A public tender on the sale of property for redevelopment in Prague 10 (between Moskevská and Krymská) is being met with opposition from a number of local residents and a civic association. Opponents of the sale, including acclaimed Czech artist Krištof Kintera 9 (a member of an initiative known as Start), are worried the sale, which includes an early 20th century Art Nouveau building, will see yet another green area in Vršovice disappear. Critics charge that Prague 10 is behaving as an investor and not looking out for the neighbourhood. The local city hall, which owns the property together with a private owner, is defending its decision on the grounds the land was outlined for possible development in the city’s zoning plans. Interested buyers will have to offer a minimum of 43 million crowns for the property. The city wants to sign a contract by June of next year.

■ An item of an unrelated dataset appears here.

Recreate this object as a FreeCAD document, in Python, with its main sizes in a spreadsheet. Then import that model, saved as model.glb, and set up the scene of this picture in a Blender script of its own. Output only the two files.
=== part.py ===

January will see the start of a new six-month campaign focussing on the future of the Czech education system. Called “The Czech Republic discusses Education” the project is being organised by EDUin: it aims to draw from numerous sources including experts, teachers, firms and NGOs to outline main aims in the education system which would remain unchanged under new governments or new leadership at the Education Ministry. The project will include various seminars and debates. At the same time, the ministry itself is putting together a strategic programme for the education system up until 2020.
Czech hockey forward Matěj Beran, a member of the national team at the U20 World Championship, has received a one game suspension. The player will miss the junior team's match against Latvia on Sunday. The IIHF Disciplinary Panel reached the decision after reviewing a high-sticking penalty and cross-check by player delivered against Finn Joel Armia in their match on Friday. The panel called the actions displayed by the player “careless and dangerous”. In the championship the Czechs have so far won and lost once.
The chairman of the Czech Constitutional Court, Pavel Rychetský, is to be the Judge-Rapporteur for the complaint filed by senator Tomio Okamura over his disqualification from next year’s presidential race. Mr Rychetský has criticized the law on direct presidential election in the past. After studying the complaint, the chairman will present several options to be decided on by the rest of the judges.
The Senate voted not to deliberate on a bill stipulating salaries for federal judges and tax regulations for lawmakers. The bill thus automatically passed through the upper house and will be going straight to the president to be signed into law. According to the bill, judges’ salaries will be calculated as 2.75 of the national average salary, instead of the current 2.5, as of 1 January. The monthly salary for a judge would thus come out to under 63,000 crowns. The legislation also exempts members of the parliament from paying health and social insurance on their salary bonuses. The bonuses will still be taxable.